Douglas Crimp is the rare art critic whose work profoundly influenced a generation of artists. He is best known for his work with the “Pictures Generation.” But while his influence is widely recognized, we know little about Crimp’s own formative experiences. Before Pictures tells the story of Crimp’s life as a young gay man and art critic in New York City from the late 1960s through the ’70s. The details of his professional and personal life are interwoven with the particularly rich history of New York City, producing a vivid portrait of both the critic and his adopted city. At the same time, it offers a deeply personal and engaging point of entry into important issues in contemporary art. In Crimp’s words: “Through the book, I weave together stories of the two cultures that were most important in my life at the time—gay liberation and the art that came to be called post-modernist.”

Douglas Crimp is an art critic and the Fanny Knapp Professor of Art History at the University of Rochester. He is the author or editor of numerous books, including Pictures, AIDS: Cultural Analysis/Cultural Activism, On the Museum’s Ruins, and “Our Kind of Movie”: The Films of Andy Warhol. He was the curator of the landmark Pictures exhibition at Artists Space in 1977.
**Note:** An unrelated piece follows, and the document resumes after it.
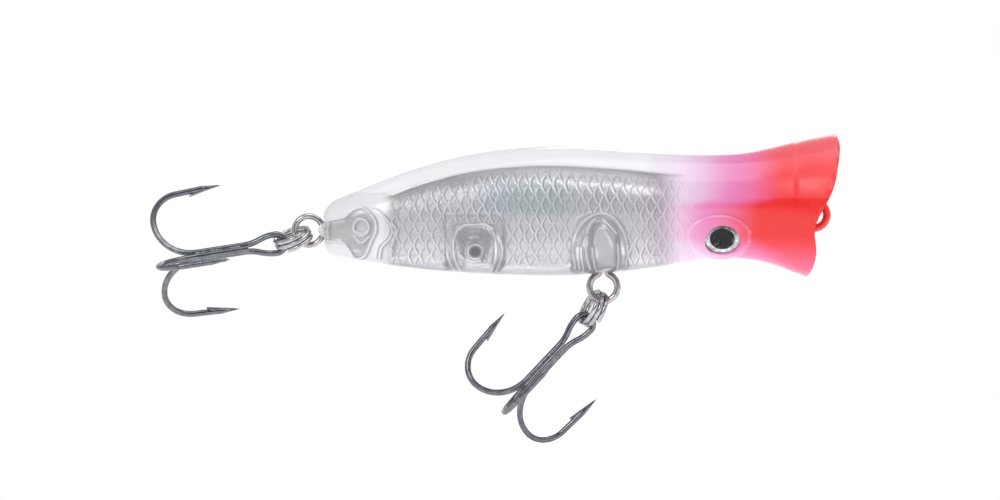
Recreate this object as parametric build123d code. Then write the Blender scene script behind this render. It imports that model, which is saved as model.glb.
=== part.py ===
from build123d import *
import os
from math import cos, radians, sin, sqrt

# Topwater popper, a floating surface lure, in millimetres.
# The origin is the centre of the line-tie eye. +X points forward out of the nose, +Z is up as the
# lure swims, and the two halves of the body meet on the plane Y = 0.

# ---- body ------------------------------------------------------------------------------------
# Profile points along the body: x, top, bottom, half width. Each cross-section is an ellipse.
HULL = [
    (-57.03, 0.20, -3.60, 1.05),
    (-56.50, 1.12, -4.45, 1.62),
    (-55.40, 1.78, -4.82, 2.05),
    (-53.00, 2.78, -5.25, 2.68),
    (-48.20, 4.66, -5.94, 3.78),
    (-42.60, 6.38, -6.52, 4.86),
    (-36.00, 7.55, -6.90, 5.70),
    (-28.50, 7.93, -6.99, 6.10),
    (-20.20, 7.46, -6.29, 5.80),
    (-12.50, 7.12, -5.17, 5.20),
    (-8.50, 7.23, -5.02, 5.12),
    (-4.50, 7.90, -5.80, 5.45),
    (-1.00, 8.75, -7.15, 6.10),
    (3.60, 9.55, -9.00, 6.95),
]
HULL_SECTIONS = 26
TAIL_CROWDING = 1.7             # how much closer together the sections lie towards the tail
# The air chamber inside, closed at both ends by solid plastic.
CHAMBER = [
    (-49.20, 2.30, -4.75, 2.45),
    (-43.50, 4.30, -5.30, 3.60),
    (-36.00, 5.55, -5.72, 4.50),
    (-28.50, 5.82, -5.80, 4.95),
    (-20.20, 5.20, -5.15, 4.65),
    (-14.20, 4.60, -4.25, 4.10),
]
CHAMBER_SECTIONS = 9
# The edge of the mouth, seen from the side, from above the top lip to below the bottom lip.
RIM = [
    (1.60, 9.90),
    (2.58, 9.36),
    (2.92, 8.50),
    (2.80, 6.00),
    (2.22, 3.10),
    (1.22, 1.00),
    (0.40, -0.55),
    (0.03, -2.10),
    (0.22, -3.90),
    (0.05, -5.50),
    (-0.45, -6.70),
    (-1.60, -7.60),
]
CUP_CENTRE = (2.5, 0, 0.9)
CUP_RADII = (7.0, 6.0, 7.6)

# ---- wire hangers ----------------------------------------------------------------------------
SEAT_GAP = 0.03                 # how much wider a seat is than the wire it holds
STRAND_GAP = 0.10               # between the two strands of a hanger's neck
LINE_TIE_WIRE = 0.90            # over the paint
LINE_TIE_RADIUS = 1.55          # eye, to the middle of the wire
LINE_TIE_REACH = 8.20           # from the eye's centre to the post inside the head
BELLY_WIRE = 0.78
BELLY_EYE = (-24.48, -8.42)
BELLY_EYE_RADIUS = 1.62
BELLY_REACH = 4.05              # to the middle of the post's lower end
BELLY_POST_LENGTH = 2.20        # between the centres of the post's round ends
TAIL_WIRE = 0.70
TAIL_EYE = (-58.80, -1.82)
TAIL_EYE_RADIUS = 1.675
TAIL_REACH = 6.10
POST_RADIUS = 1.05              # the posts that the inner loops pass round
WIRE_END_GAP = 12               # half the angle left open between a hanger's two wire ends

# ---- inside features -------------------------------------------------------------------------
POCKET_DEPTH = 0.55             # each side of the seam
ARCH_X = (-28.10, -21.85)       # solid tower that holds the belly hanger
ARCH_TOP = 0.10
TAIL_TAB_CENTRE = (-56.85, -1.75)
TAIL_TAB_RADIUS = 0.85
TAIL_TAB_HALF = 0.60
CAGE_X = (-42.70, -36.20)       # ball cage, outside its walls
CAGE_WALL = 0.85
CAGE_ROOF = -0.10
CAGE_CENTRE_X = -39.42
CAGE_STOP_Z = -4.31             # tubular stops that keep the ball off the side walls
CAGE_STOP_RADIUS = 1.10
CAGE_STOP_BORE = 0.68
CAGE_STOP_TIP = 2.20
BALL_RADIUS = 2.0
BALL_CENTRE = (-39.42, 0, -3.03)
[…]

Claudia La Rocco is a writer whose work frequently revolves around interdisciplinary projects and collaborations. She is the author of The Best Most Useless Dress (Badlands Unlimited), selected poetry, performance texts, images and criticism, and the novel Petit Cadeau, which was published by The Chocolate Factory Theater as a print edition of one and a four-day, interdisciplinary live edition. She edited I Don’t Poem: An Anthology of Painters (Off the Park Press) and Dancers, Buildings, and People in the Streets, the catalogue for Danspace Projectʼs Platform 2015, which she curated. She has been presented by The Walker Art Center, The Kitchen, The Whitney Museum of American Art, et al., and is also the first writer-in-residence at On the Boards theater in Seattle. A columnist for Artforum and a contributing editor to Emergency Index (Ugly Duckling Presse), she recently became editor-in-chief of the SFMOMA publication Open Space. She has received grants from the Doris Duke Charitable Foundation and Creative Capital/Warhol Foundation.